Reprinted from Eating Disorders Review
September/October Volume 26, Number 5
Evidence from behavioral genetic studies is increasingly pointing to a genetic link to increased risk of binge eating. However, BED is a more recent addition to the group of recognized eating disorders, and thus few studies before this had traced a possible genetic link specifically for BED.
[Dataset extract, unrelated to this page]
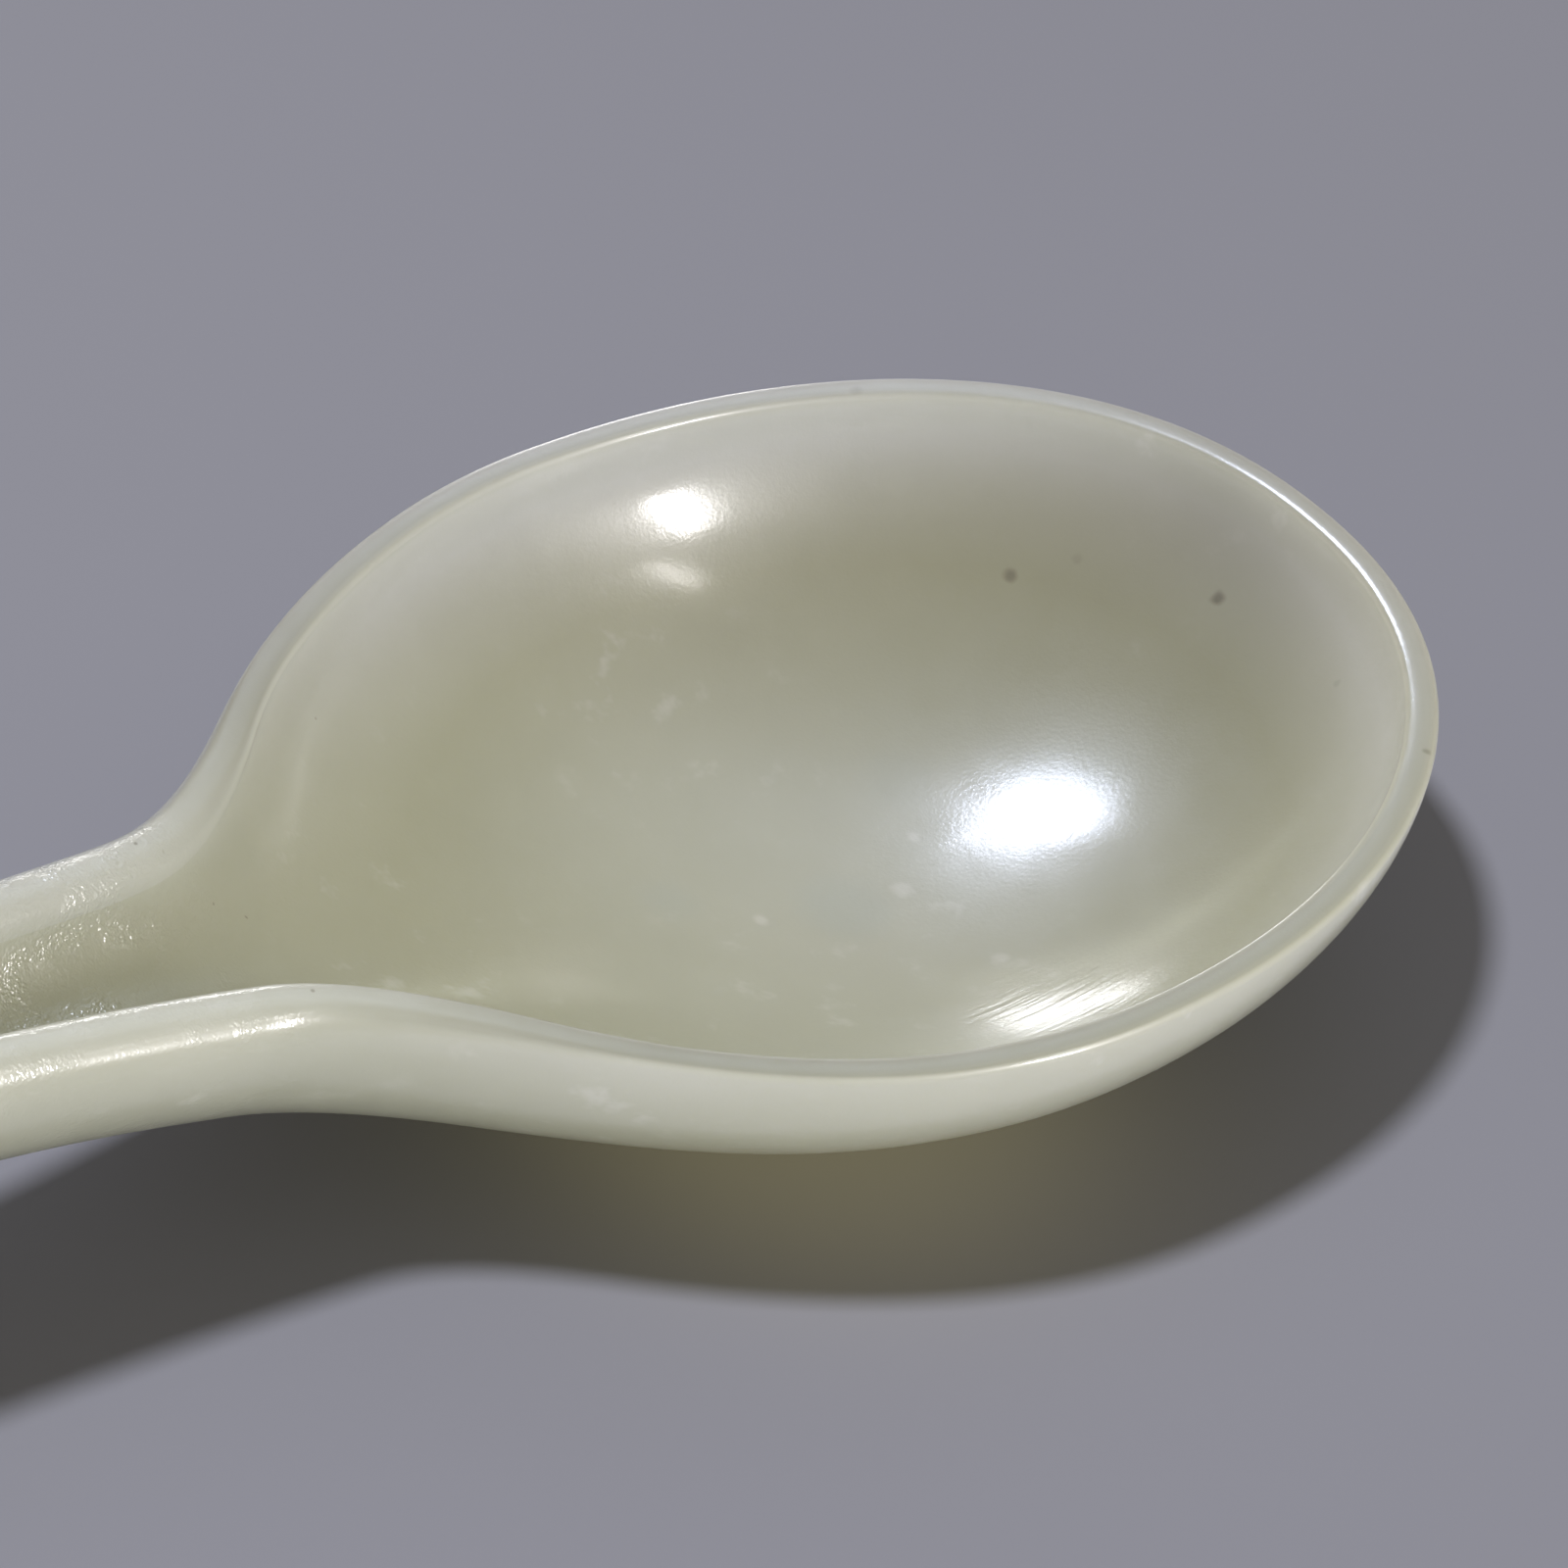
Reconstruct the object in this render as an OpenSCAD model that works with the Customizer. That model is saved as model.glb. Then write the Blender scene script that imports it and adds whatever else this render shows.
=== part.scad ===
// Jade spoon with an egg shaped bowl and a channelled handle, carved from one stone.
// It lies along X with the tip of the bowl at +X, and the resting plane is Z = 0.
// The origin is on that plane, under the middle of the whole length.
// In all functions s is the distance from the tip, measured back along the spoon.

/* [Bowl] */
// Widest width of the bowl, over the rim
bowl_width = 45; // [38:0.5:52]
// Length of the egg outline, from the tip to where its flanks would meet
bowl_length = 64.5; // [59:0.5:70]
// Distance from the tip to the widest place
widest_from_tip = 29; // [25:0.5:33]
// Fullness of the tip in plan, where 2 is an ellipse
tip_fullness = 2.15; // [2:0.05:2.6]
// Fullness of the flanks in plan, between the widest place and the neck
flank_fullness = 2; // [1.8:0.05:2.5]
// Depth from the rim to the underside at the deepest place
bowl_depth = 14.2; // [12:0.1:17]
// Thickness of the stone under the hollow of the bowl
bowl_floor = 2.6; // [1.5:0.1:4]
// Fullness of the bowl's outside in section, where 2 is an ellipse
outside_fullness = 1.9; // [1.7:0.05:2.4]
// Fullness of the hollow in section, where 2 is an ellipse
hollow_fullness = 1.8; // [1.4:0.05:2.2]

/* [Rim] */
// Thickness of the wall at the rim of the bowl
rim_wall = 1.5; // [1:0.05:2.4]
// Rounding of the rim's outer edge
rim_shoulder = 0.5; // [0.3:0.05:0.7]
// Rounding of the rim's inner edge
rim_lip = 0.25; // [0.15:0.05:0.3]
// How far the rim dips below the tip
rim_dip = 1.6; // [0.5:0.1:3]
// Distance from the tip to the lowest place of the rim
dip_from_tip = 38; // [32:0.5:44]

/* [Handle] */
// Length of the handle, from where the bowl's flanks would meet to its end
handle_length = 95.5; // [80:0.5:112]
// Width of the handle at the neck, where the bowl ends
neck_width = 13.2; // [11:0.1:15]
// Radius that blends the bowl's flanks into the neck
neck_blend = 2.2; // [1.2:0.1:5]
// Width of the handle at its narrowest place
waist_width = 9.8; // [8.5:0.1:12]
// Distance from where the flanks would meet to the handle's narrowest place
waist_behind_bowl = 27.5; // [18:0.5:38]
// Width of the rounded end
end_width = 12; // [10:0.1:14]
// Height of the handle behind the neck, from crest to underside
handle_depth = 8.5; // [7.5:0.1:11]
// Height of the handle at its end
end_depth = 6; // [5:0.1:8]
// How far the arch of the handle rises above the tip of the bowl
arch_rise = 3; // [0.5:0.1:5]
// Distance from where the flanks would meet to the top of the arch
arch_behind_bowl = 21.5; // [14:0.5:32]
// Fullness of the handle's underside in section, where 2 is an ellipse
underside_fullness = 1.6; // [1.4:0.05:2.2]

/* [Channel] */
// Thickness of the rounded walls beside the channel
crest_wall = 3; // [2:0.05:3.3]
// Depth of the channel behind the neck
channel_depth = 3.8; // [2.8:0.1:5]
// Depth of the channel near the end of the handle
channel_end_depth = 2.2; // [1.6:0.1:3]
// Fullness of the channel in section, where 2 is an ellipse
channel_fullness = 1.3; // [1.1:0.05:2.2]

/* [Change from bowl to handle] */
// How far the neck lies ahead of where the flanks would meet
neck_lead = 1.5; // [0:0.1:3]
// How far ahead of the neck the wall starts to thicken
wall_lead = 15; // [10:0.5:20]
// How far behind the neck the wall has its full thickness
wall_tail = 2; // [0:0.5:6]
// How far ahead of the widest place the underside starts to rise
keel_lead = 9.5; // [5:0.5:14]
// How far behind the neck the underside has risen
keel_tail = 13; // [8:0.5:18]
// How far ahead of the widest place the floor of the hollow starts to rise
hollow_lead = 7; // [3:0.5:12]
// How far behind the neck that floor meets the channel
hollow_tail = 5; // [1:0.5:9]
// How far ahead of the neck the bowl's section starts to change
section_lead = 22; // [15:0.5:28]
// How far behind the neck the handle's section is reached
section_tail = 4; // [0:0.5:8]

/* [Foot] */
// Depth of stone ground off under the bowl, which leaves a flat foot
foot_cut = 0.45; // [0.25:0.05:0.8]
// Depth of stone ground off under the end of the handle
heel_cut = 0.2; // [0.15:0.05:0.4]
// Softening of the edges of the ground flats
foot_soften = 0.12; // [0.05:0.01:0.2]

/* [Hidden] */

bowl_half = bowl_width / 2;
neck_half = neck_width / 2;
waist_half = waist_width / 2;
end_half = end_width / 2;

// Places along the spoon, from the tip
overall_length = bowl_length + handle_length;
waist_from_tip = bowl_length + waist_behind_bowl;
arch_from_tip = bowl_length + arch_behind_bowl;
end_start = overall_length - end_half;

// Stretches over which one form turns into the next
neck_from_tip = bowl_length - neck_lead;
wall_change = [neck_from_tip - wall_lead, neck_from_tip + wall_tail];
keel_change = [widest_from_tip - keel_lead, neck_from_tip + keel_tail];
hollow_change = [widest_from_tip - hollow_lead, neck_from_tip + hollow_tail];
section_change = [neck_from_tip - section_lead, neck_from_tip + section_tail];

// Roundings of the handle's crest, as shares of its wall that leave hardly any flat between them
shoulder_share = 0.5;
lip_share = 0.42;
crest_shoulder = crest_wall * shoulder_share;
crest_lip = crest_wall * lip_share;

// Number of ribs and of points on half a rib
tip_ribs = 15;
body_ribs = 44;
end_ribs = 8;
outside_points = 10;
shoulder_points = 3;
lip_points = 2;
hollow_points = 10;
// Where the ribs' spine starts, as a share of the way to the widest place
spine_stop = 0.5;
// How far the spine reaches into the rounded end, as a share of the radius of the channel's end
spine_reach = 0.8;
// Step over which the slope of the outline is taken
slope_step = 0.05;

function mix(a, b, t) = a + (b - a) * t;
function ease(t) = let (u = min(1, max(0, t))) u * u * (3 - 2 * u);
function ease_over(s, span) = ease((s - span[0]) / (span[1] - span[0]));

// The larger of two values, with a rounded change from one to the other
function blend_max(a, b, r) =
    let (h = max(2 * r - abs(a - b), 0) / (2 * r))
    max(a, b) + h * h * r / 2;

// Plan of the outside
function flank_half(s) =
    bowl_half * (1 - pow((s - widest_from_tip) / (bowl_length - widest_from_tip), flank_fullness));
function handle_half(s) =
    s < waist_from_tip
        ? let (t = (waist_from_tip - s) / (waist_from_tip - neck_from_tip))
          mix(waist_half, neck_half, t < 1 ? t * t : 2 * t - 1)
        : mix(waist_half, end_half, ease_over(s, [waist_from_tip, end_start]));
function body_half(s) =
    s <= widest_from_tip ? bowl_half
    : s >= bowl_length + 2 * neck_blend ? handle_half(s)
    : blend_max(flank_half(s), handle_half(s), neck_blend);

// How much of the full width is left near the two round ends, for a wall set in by inset
function end_share(s, inset) =
    s < widest_from_tip
        ? pow(max(0, 1 - pow((widest_from_tip - s) / (widest_from_tip - inset), tip_fullness)),
              1 / tip_fullness)
    : s > end_start ? sqrt(max(0, 1 - pow((s - end_start) / (end_half - inset), 2)))
    : 1;

// Wall thickness at the crest, and the plan of the hollow measured square to the outline
function wall(s) = mix(rim_wall, crest_wall, ease_over(s, wall_change));
function outline_slope(s) =
    s <= widest_from_tip || s >= end_start ? 0
    : (body_half(s + slope_step) - body_half(s - slope_step)) / (2 * slope_step);
function hollow_half(s) = body_half(s) - wall(s) * sqrt(1 + pow(outline_slope(s), 2));

// Depths below the crest, along the middle
function section_share(s) = ease_over(s, section_change);
function keel_depth(s) =
    s < keel_change[1] ? mix(bowl_depth, handle_depth, ease_over(s, keel_change))
    : mix(handle_depth, end_depth, ease_over(s, [keel_change[1], end_start]));
function hollow_depth(s) =
    s < hollow_change[1]
        ? mix(bowl_depth - bowl_floor, channel_depth, ease_over(s, hollow_change))
    : mix(channel_depth, channel_end_depth, ease_over(s, [hollow_change[1], end_start]));

// Crest line, first as heights above the tip and then above the resting plane
function crest_above_tip(s) =
    s < dip_from_tip ? rim_dip * (pow((dip_from_tip - s) / dip_from_tip, 2) - 1)
    : mix(-rim_dip, arch_rise, ease_over(s, [dip_from_tip, arch_from_tip]));
tip_height = -foot_cut - min([for (s = [0 : 0.5 : bowl_length])
    crest_above_tip(s) - keel_depth(s) * end_share(s, 0)]);
arch_height = tip_height + arch_rise;
heel_height = end_depth - heel_cut;
function crest_height(s) =
    s < arch_from_tip ? tip_height + crest_above_tip(s)
    : mix(arch_height, heel_height, pow((s - arch_from_tip) / (end_start - arch_from_tip), 2));

// Edge roundings, small on the bowl's rim and nearly half the wall on the handle
function shoulder(s) = mix(rim_shoulder, crest_shoulder, ease_over(s, wall_change));
function lip(s) = mix(rim_lip, crest_lip, ease_over(s, wall_change));

// A height that settles onto the resting plane with a soft edge
function settle(z) =
    z >= foot_soften ? z
    : z <= -foot_soften ? 0
    : pow(z + foot_soften, 2) / (4 * foot_soften);

// Heights of the two skins over a place in plan
function bulge(s, y, half, inset) = max(0, pow(end_share(s, inset), 2) - pow(y / half, 2));
function outside_height(s, y) =
    let (r = shoulder(s), fullness = mix(outside_fullness, underside_fullness, section_share(s)))
    settle(crest_height(s) - r
        - (keel_depth(s) - r) * pow(bulge(s, y, body_half(s), 0), 1 / fullness));
function hollow_height(s, y) =
    let (r = lip(s), fullness = mix(hollow_fullness, channel_fullness, section_share(s)))
    crest_height(s) - r
        - (hollow_depth(s) - r)
        * pow(bulge(s, y, hollow_half(min(s, end_start)), rim_inset(s)), 1 / fullness);
function rim_inset(s) = s < widest_from_tip ? rim_wall : crest_wall;

// Each rib runs from a place on the spine to a place on the outline: [spine s, turn, zone]
// The spine stops short of the two round ends, and the end ribs fan out from its last stretch
tip_spine = widest_from_tip * spine_stop;
end_spine = end_start + (end_half - crest_wall) * spine_reach;
function tip_rib(i) =
    let (turn = 90 * i / tip_ribs)
    [mix(tip_spine, widest_from_tip, turn / 90), turn, 0];
function body_rib(i) = [mix(widest_from_tip, end_start, i / body_ribs), 90, 1];
function end_rib(i) =
    let (turn = 90 * i / end_ribs)
    [mix(end_start, end_spine, turn / 90), turn, 2];
ribs = concat(
    [for (i = [0 : tip_ribs - 1]) tip_rib(i)],
    [for (i = [0 : body_ribs - 1]) body_rib(i)],
    [for (i = [0 : end_ribs]) end_rib(i)]);

// Where a rib meets the outline that is set in by inset, as [s, y]
function rib_edge(rib, inset) =
    rib[2] == 0 ? [widest_from_tip - (widest_from_tip - inset) * pow(cos(rib[1]), 2 / tip_fullness),
                   (bowl_half - inset) * pow(sin(rib[1]), 2 / tip_fullness)]
    : rib[2] == 1 ? [rib[0], body_half(rib[0]) - inset * sqrt(1 + pow(outline_slope(rib[0]), 2))]
    : [end_start + (end_half - inset) * sin(rib[1]), (end_half - inset) * cos(rib[1])];

// Half a rib, from the keel out over the crest and in to the middle of the hollow
function outside_run(rib) =
    let (edge = rib_edge(rib, 0))
    [for (k = [0 : outside_points - 1])
        let (h = sin(90 * k / outside_points), s = mix(rib[0], edge[0], h), y = edge[1] * h)
        [s, y, outside_height(s, y)]];
function crest_run(rib) =
    let (s0 = rib_edge(rib, 0)[0], thick = wall(s0), r = shoulder(s0), q = lip(s0))
    concat(
        [for (k = [0 : shoulder_points])
            let (a = 90 * k / shoulder_points, edge = rib_edge(rib, r * (1 - cos(a))))
            [edge[0], edge[1], crest_height(s0) - r * (1 - sin(a))]],
        [for (k = [0 : lip_points])
            let (a = 90 * k / lip_points, edge = rib_edge(rib, thick - q * (1 - sin(a))))
            [edge[0], edge[1], crest_height(s0) - q * (1 - cos(a))]]);
function hollow_run(rib) =
    let (edge = rib_edge(rib, wall(rib_edge(rib, 0)[0])))
    [for (k = [hollow_points - 1 : -1 : 0])
        let (h = sin(90 * k / hollow_points), s = mix(rib[0], edge[0], h), y = edge[1] * h)
        [s, y, hollow_height(s, y)]];
half_ribs = [for (rib = ribs) concat(outside_run(rib), crest_run(rib), hollow_run(rib))];

rib_count = len(half_ribs);
run_count = len(half_ribs[0]);
half_count = rib_count * run_count;

// Skin over the ribs: the second half mirrors the first and shares its points on the middle line
function place(p, side) = [overall_length / 2 - p[0], side * p[1], p[2]];
skin_points = [for (side = [1, -1]) for (run = half_ribs) for (p = run) place(p, side)];
function on_middle(i, j) = i == 0 || i == rib_count - 1 || j == 0 || j == run_count - 1;
function at(i, j, side) = i * run_count + j + (side > 0 || on_middle(i, j) ? 0 : half_count);
function cell(i, j) = [[i, j], [i, j + 1], [i + 1, j + 1], [i + 1, j]];
function face(corners, side) =
    let (f = [for (q = corners) at(q[0], q[1], side)])
    side > 0 ? f : [f[2], f[1], f[0]];
// Two corner cells are halved the other way, so that no triangle lies within the middle plane
function turned(i, j) = (i == 0 && j == run_count - 2) || (i == rib_count - 2 && j == 0);
function halves(c, turn) =
    turn ? [[c[0], c[1], c[3]], [c[1], c[2], c[3]]]
    : [[c[0], c[1], c[2]], [c[0], c[2], c[3]]];
skin_faces = [for (side = [1, -1]) for (i = [0 : rib_count - 2]) for (j = [0 : run_count - 2])
    for (corners = halves(cell(i, j), turned(i, j)))
        face(corners, side)];

module spoon() {
    color([0.74, 0.75, 0.67])
        polyhedron(points = skin_points, faces = skin_faces, convexity = 6);
}

spoon();
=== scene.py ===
"""Looks of the jade spoon: a fine skin from the part's own sizes, its stone, floor, lamps and camera."""
import math
from typing import NamedTuple

import bpy
import numpy as np
from mathutils import Matrix, Vector


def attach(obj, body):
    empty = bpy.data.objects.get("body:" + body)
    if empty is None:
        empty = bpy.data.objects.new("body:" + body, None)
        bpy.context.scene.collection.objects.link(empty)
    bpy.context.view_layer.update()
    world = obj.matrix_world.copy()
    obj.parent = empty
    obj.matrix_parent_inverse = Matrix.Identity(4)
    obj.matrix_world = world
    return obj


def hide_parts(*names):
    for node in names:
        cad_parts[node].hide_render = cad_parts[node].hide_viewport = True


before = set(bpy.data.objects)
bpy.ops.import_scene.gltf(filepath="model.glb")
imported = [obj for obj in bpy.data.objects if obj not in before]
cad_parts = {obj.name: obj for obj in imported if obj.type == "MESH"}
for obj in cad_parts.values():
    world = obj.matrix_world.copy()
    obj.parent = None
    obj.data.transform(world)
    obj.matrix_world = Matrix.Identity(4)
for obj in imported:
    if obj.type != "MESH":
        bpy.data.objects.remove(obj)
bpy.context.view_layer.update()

MM = 0.001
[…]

Dr. Nadia Micali and colleagues at University College and King’s College, London, Harvard Medical School, and the University of Queensland, Australia, hypothesized that higher body mass index (BMI, kg/m2) and binge eating might share a genetic etiology (Obesity. 2015. 23:1729). Dr. Micali and colleagues utilized data from the Avon Longitudinal Study of Parents and Children. During this population-based prospective study of women and their children living in Avon, UK, the teens were assessed at age 14 (n=5958) and again at age 16 (n=4948). During the longitudinal study, binge eating was assessed with a two-part question in which participants were asked about how often in the past year they had eaten a very large amount of food. Those who answered yes were then asked whether they felt “out of control” during the episodes; affirmative answers to both questions yielded a BED diagnosis. The researchers analyzed 32 BMI-associated single nucleotide polymorphisms, or SNPs previously linked to BMI.
The FTO gene and binge eating
The authors reported that the overall mean prevalence of binge eating during adolescence was 5.6% at age 14 and 11.2% at age 16, and binge eating was more common among girls than among boys at both ages (7.4% vs. 3.5% at age 14 and 16.1% vs. 4.4% at age 16).
The results of Dr. Micali and colleagues’ study suggest a link between a polymorphism in the FTO gene and binge eating in adolescents. This factor may influence food intake, food choices, and control over eating. Girls within or near the FTO locus are seemingly associated with a preference for energy-dense foods, greater intake of food, less sensitivity to cues of satiety, and loss of control eating episodes.
The authors note that this is the first study to investigate an association between binge eating in adolescence and 32 SNPs that have been associated with BMI, and suggest that as future studies further delineate genetic correlates of obesity, it will be possible to more thoroughly test the mechanisms underlying the relationship between obesity, binge eating, and the FTO gene.